We favor an intelligent system of improving the arid lands of the West, storing the waters for the purpose of irrigation, and the holding of such lands for actual settlers.
We favor the continuance and strict enforcement of the Chinese exclusion law, and its application to the same classes of all Asiatic races.
Jefferson said: "Peace, commerce and honest friendship with all nations- entangling alliance with none." We approve this wholesome doctrine, and earnestly protest against the Republican departure which has involved us in so-called world politics, including the diplomacy of Europe and the intrigue and land-grabbing of Asia, and we especially condemn the ill-concealed Republican alliance with England, which must mean discrimination against other friendly nations, and which has already stifled the nation's voice while liberty is being strangled in Africa.
Believing in the principles of self-government and rejecting, as did our forefathers, the claim of monarchy, we view with indignation the purpose of England to overwhelm with force the South African Republics. Speaking, as we believe, for the entire American nation, except its Republican office-holders and for all freemen everywhere, we extend our sympathies to the heroic burghers in their unequal struggle to maintain their liberty and independence.

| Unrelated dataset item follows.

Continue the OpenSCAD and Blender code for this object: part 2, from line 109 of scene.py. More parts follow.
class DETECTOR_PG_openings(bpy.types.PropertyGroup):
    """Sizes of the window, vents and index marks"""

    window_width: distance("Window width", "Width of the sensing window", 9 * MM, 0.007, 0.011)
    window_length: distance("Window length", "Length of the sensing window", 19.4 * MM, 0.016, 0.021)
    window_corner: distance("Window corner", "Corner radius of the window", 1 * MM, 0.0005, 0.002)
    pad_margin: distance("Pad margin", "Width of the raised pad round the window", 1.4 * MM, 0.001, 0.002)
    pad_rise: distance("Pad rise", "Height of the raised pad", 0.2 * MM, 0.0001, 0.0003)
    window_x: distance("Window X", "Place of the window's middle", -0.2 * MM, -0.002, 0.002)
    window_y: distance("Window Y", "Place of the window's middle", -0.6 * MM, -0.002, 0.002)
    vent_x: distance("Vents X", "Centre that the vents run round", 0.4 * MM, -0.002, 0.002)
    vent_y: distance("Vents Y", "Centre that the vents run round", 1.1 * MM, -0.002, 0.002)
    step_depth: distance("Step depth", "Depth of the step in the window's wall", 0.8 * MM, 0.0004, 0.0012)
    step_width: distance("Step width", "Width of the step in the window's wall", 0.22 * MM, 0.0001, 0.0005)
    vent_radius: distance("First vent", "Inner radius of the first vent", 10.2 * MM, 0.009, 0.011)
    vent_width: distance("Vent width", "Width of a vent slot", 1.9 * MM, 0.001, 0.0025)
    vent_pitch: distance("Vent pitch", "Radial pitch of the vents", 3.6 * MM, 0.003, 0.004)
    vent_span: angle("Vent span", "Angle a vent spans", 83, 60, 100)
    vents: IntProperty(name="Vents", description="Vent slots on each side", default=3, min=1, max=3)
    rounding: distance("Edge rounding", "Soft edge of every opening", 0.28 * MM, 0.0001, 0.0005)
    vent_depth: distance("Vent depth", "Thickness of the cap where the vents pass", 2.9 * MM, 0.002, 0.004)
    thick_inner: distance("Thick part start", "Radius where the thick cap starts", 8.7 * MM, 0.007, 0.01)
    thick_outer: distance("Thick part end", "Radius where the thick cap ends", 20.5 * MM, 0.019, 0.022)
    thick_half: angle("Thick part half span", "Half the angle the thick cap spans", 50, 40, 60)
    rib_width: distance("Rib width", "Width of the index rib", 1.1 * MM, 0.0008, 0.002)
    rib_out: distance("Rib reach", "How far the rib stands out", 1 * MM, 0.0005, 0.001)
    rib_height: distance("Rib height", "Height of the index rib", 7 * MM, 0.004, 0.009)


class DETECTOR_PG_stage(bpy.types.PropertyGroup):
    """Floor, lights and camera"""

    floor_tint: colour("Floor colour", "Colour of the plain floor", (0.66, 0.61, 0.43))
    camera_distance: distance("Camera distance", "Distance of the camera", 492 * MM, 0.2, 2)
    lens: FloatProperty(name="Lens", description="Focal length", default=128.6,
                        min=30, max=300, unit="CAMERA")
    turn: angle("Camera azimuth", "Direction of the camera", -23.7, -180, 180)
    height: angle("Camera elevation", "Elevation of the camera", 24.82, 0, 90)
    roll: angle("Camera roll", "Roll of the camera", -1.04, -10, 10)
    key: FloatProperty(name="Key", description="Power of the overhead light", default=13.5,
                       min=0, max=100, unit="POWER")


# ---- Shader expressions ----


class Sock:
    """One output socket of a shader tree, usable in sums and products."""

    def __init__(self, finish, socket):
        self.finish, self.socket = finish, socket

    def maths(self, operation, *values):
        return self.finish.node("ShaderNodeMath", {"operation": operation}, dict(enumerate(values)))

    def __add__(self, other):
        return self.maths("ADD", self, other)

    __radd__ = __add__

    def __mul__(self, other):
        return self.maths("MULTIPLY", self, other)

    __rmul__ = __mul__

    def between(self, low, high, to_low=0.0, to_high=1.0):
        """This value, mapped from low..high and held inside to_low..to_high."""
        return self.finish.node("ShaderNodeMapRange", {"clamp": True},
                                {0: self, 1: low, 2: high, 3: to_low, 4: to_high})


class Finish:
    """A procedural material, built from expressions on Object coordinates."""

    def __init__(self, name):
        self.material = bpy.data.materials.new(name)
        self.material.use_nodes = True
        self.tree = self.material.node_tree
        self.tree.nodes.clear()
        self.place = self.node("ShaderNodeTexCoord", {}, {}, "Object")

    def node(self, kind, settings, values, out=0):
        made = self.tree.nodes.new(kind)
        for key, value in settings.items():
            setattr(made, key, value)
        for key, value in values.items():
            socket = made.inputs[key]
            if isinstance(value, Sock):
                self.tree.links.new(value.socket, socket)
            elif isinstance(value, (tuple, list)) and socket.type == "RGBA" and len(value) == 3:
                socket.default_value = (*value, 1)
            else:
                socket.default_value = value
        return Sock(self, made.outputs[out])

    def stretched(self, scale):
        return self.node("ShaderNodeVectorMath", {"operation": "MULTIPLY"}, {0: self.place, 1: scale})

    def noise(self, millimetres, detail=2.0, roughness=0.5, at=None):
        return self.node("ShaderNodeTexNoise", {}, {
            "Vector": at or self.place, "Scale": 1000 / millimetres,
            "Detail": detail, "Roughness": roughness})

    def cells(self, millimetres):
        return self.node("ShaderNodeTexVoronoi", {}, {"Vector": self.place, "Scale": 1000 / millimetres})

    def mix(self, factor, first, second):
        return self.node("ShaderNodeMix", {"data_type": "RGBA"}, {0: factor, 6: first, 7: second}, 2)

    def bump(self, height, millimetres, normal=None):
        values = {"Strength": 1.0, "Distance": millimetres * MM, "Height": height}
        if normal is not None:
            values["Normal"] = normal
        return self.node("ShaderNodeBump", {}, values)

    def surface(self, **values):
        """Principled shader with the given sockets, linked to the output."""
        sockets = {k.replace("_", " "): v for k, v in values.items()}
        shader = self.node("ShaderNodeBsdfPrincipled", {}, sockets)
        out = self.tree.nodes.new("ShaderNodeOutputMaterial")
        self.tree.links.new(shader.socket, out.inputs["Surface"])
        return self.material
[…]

We denounce the lavish appropriations of recent Republican Congresses, which have kept taxes high and which threaten the perpetuation of the oppressive war levies.

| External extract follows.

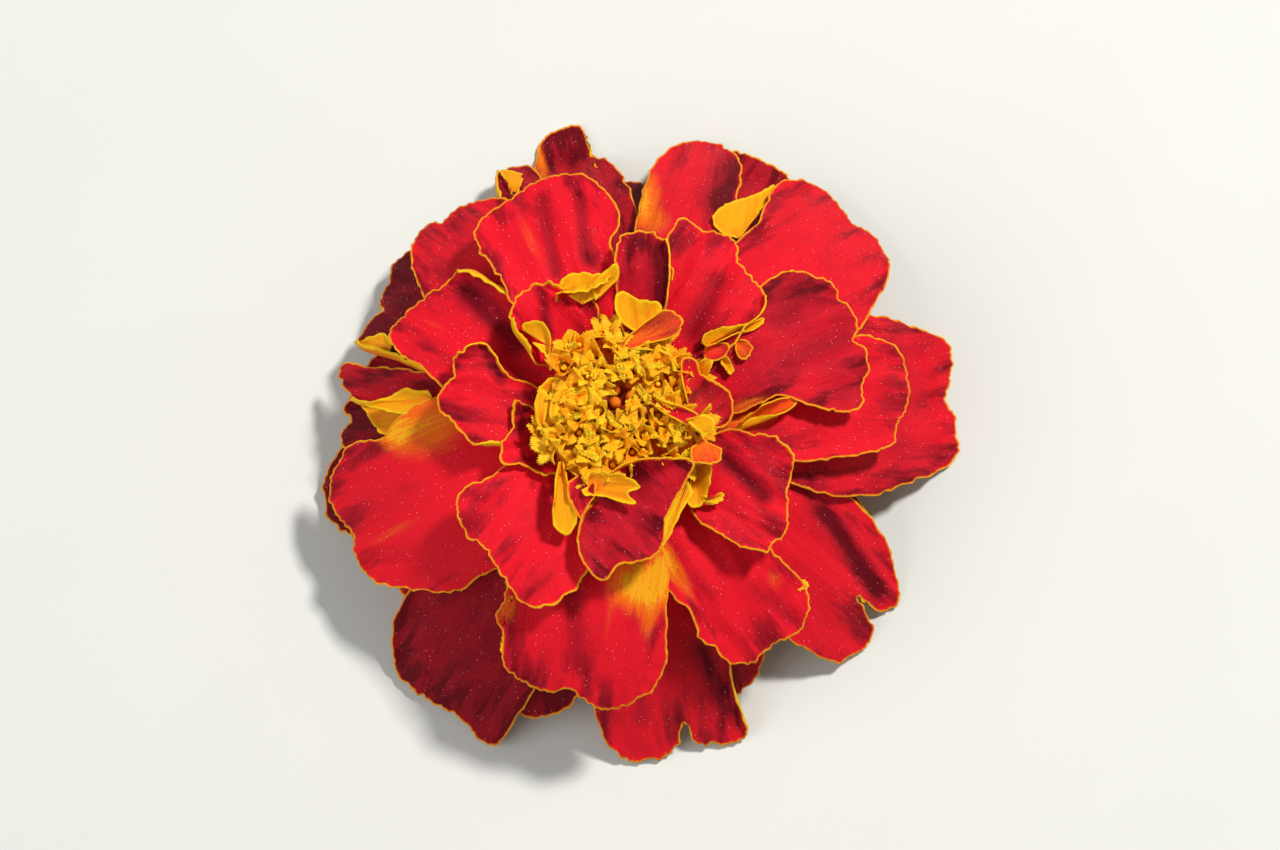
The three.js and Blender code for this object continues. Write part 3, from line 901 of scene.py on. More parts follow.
@dataclass(frozen=True)
class Petal:
    """A ray floret's blade, laid on one of the nested bowls."""

    layer: float
    start: float
    aim: float
    rim: tuple[Point, ...]
    cup: float = 0.2
    pleat: float = 0.3
    curls: tuple[Curl, ...] = ()
    hook: tuple[float, float] | None = None
    # tone: the petal's own darker tone together with painted shade where it lies in shadow
    tone: float = 0.2
    glows: tuple[Glow, ...] = ()
    folds: tuple[Fold, ...] = ()
    cells: tuple[int, int] = (80, 36)

    def add(self, body: Body, seed: float) -> None:
        """Adds the blade, with the seed that sets its own ruffles."""
        body.sheet(self.cells, self.bender(seed), petal_depth(body, *PETAL_DEPTHS),
                   {"under": 1.0})

    def bender(self, seed: float) -> Bend:
        """Prepares the petal's form.

        Args:
            seed: a number that sets its own ruffles and mottling.

        Returns:
            A function for Body.sheet.
        """
        outline = Outline(self.rim)
        claw = polar(CLAW_RADIUS, math.radians(self.start)).to_2d()
        aim = polar(1.0, math.radians(self.aim)).to_2d()
        ahead = claw.dot(aim)
        reach = ahead + math.sqrt(outline.length ** 2 - claw.length_squared + ahead ** 2)
        along = (aim * reach - claw) / outline.length
        across = Vector((-along.y, along.x))

        def bend(share: float, row: float) -> tuple:
            """Bends one point.

            Args:
                share: from 0 at the anticlockwise side to 1.
                row: from 0 at the claw to 1 at the top.

            Returns:
                The point and its attributes.
            """
            step = 1 - (1 - row) ** CROWDING
            side, end = outline.at_top(share)
            u = side / outline.width(side, end)
            s = outline.low * step + (end - outline.low) * step * step
            width = outline.width(side, s)
            x = u * width
            edge, out, far = outline.near(x, s)
            glow = sum(g.share(x, s) for g in self.glows)
            valley = [fold.share(x, s) for fold in self.folds]
            # painted shade: each fold adds its shade to the petal's tone along its valley
            tone = self.tone + sum(v * fold.shade for v, fold in zip(valley, self.folds))
            values = {"edge": edge, "tone": min(MOST_TONE_AND_SHADE, tone), "glow": min(1.0, glow),
                      "under": 0.0, "flat": Vector((x, s, seed))}
            close = math.exp(-edge / CRIMP_REACH) * smooth_step(*CRIMP_START, step)
            crimp = waves(far, seed, CRIMPS) * close
            x += out[0] * crimp
            s += out[1] * crimp
            u = clamp(u, -1.0)
            lift = self.cup * u * u * step
            phase = 2 * noise.noise((seed, s * 0.1, 3.0))
            lift -= 0.5 * self.pleat * math.cos(PLEATS * math.pi * u + phase)
            lift += self.pleat * sum(high * noise.noise((u * wide, s * long, seed + own))
                                     for high, wide, long, own in BUCKLES)
            lift *= step
            lift -= sum(v * fold.depth for v, fold in zip(valley, self.folds))
            wave = math.exp(-((edge / RUFFLE_REACH) ** 2)) * smooth_step(*RUFFLE_START, step)
            lift += wave * RUFFLE * waves(far, seed, RUFFLES)
            x, s, lift = self.curled(x, s, lift, width, outline.length, step)
            if row < TINY:
                s = -ROOT_DEPTH
            plan = claw + along * s + across * x
            z = laid_down(layer_height(self.layer, plan.length) + lift) + PETAL_LIFT
            return Vector((plan.x, plan.y, z)), values

        return bend

    def curled(self, x: float, s: float, lift: float, width: float, length: float,
               step: float) -> tuple[float, float, float]:
        """Rolls up the margin or the tip.

        Args:
            x: the place across the petal.
            s: the place along it.
            lift: the height above its bowl.
            width: the half width there.
            length: the petal's length.
            step: the share of the way from the claw to the top.

        Returns:
            The new place across, along and above.
        """
        for curl in self.curls:
            hand = curl.hand.value
            turn = smooth_step(*CURL_START, step)
            turn *= 1 - smooth_step(curl.until, curl.until + CURL_FADE, step)
            turn = math.radians(curl.degrees) * turn + 1e-3
            out, rise = rolled(hand * x, width * (1 - curl.share), width * curl.share / turn)
            x, lift = hand * out, lift + rise
        if self.hook:
            share, degrees = self.hook
            s, rise = rolled(s, length * (1 - share), length * share / math.radians(degrees))
            lift += rise
        return x, s, lift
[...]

We oppose the accumulation of a surplus to be squandered in such barefaced frauds upon the taxpayers as the shipping subsidy bill, which, under the false pretense of prospering American shipbuilding, would put unearned millions into the pockets of favorite contributors to the Republican campaign fund. We favor the reduction and speedy repeal of the war taxes, and a return to the time-honored Democratic policy of strict economy in governmental expenditures.
Believing that our most cherished institutions are in great peril, that the very existence of our constitutional republic is at stake, and that the decision now to be rendered will determine whether or not our children are to enjoy these blessed privileges of free government, which have made the United States great, prosperous and honored, we earnestly ask for the foregoing declaration of principles, the hearty support of the liberty-loving American people, regardless of previous party affiliations.
APP Note: This document extensively refers to "Porto Rico" rather than "Puerto Rico." Consistent with our practice of trying to approximate the original published document, we have followed the usage in a contemporary source rather than correcting this spelling. In the 1898 Treaty of Paris Puerto Rico was ceded to the United States, and the name was officially anglicized to Porto Rico. Then by law in 1932, the name officially reverted to "Puerto Rico."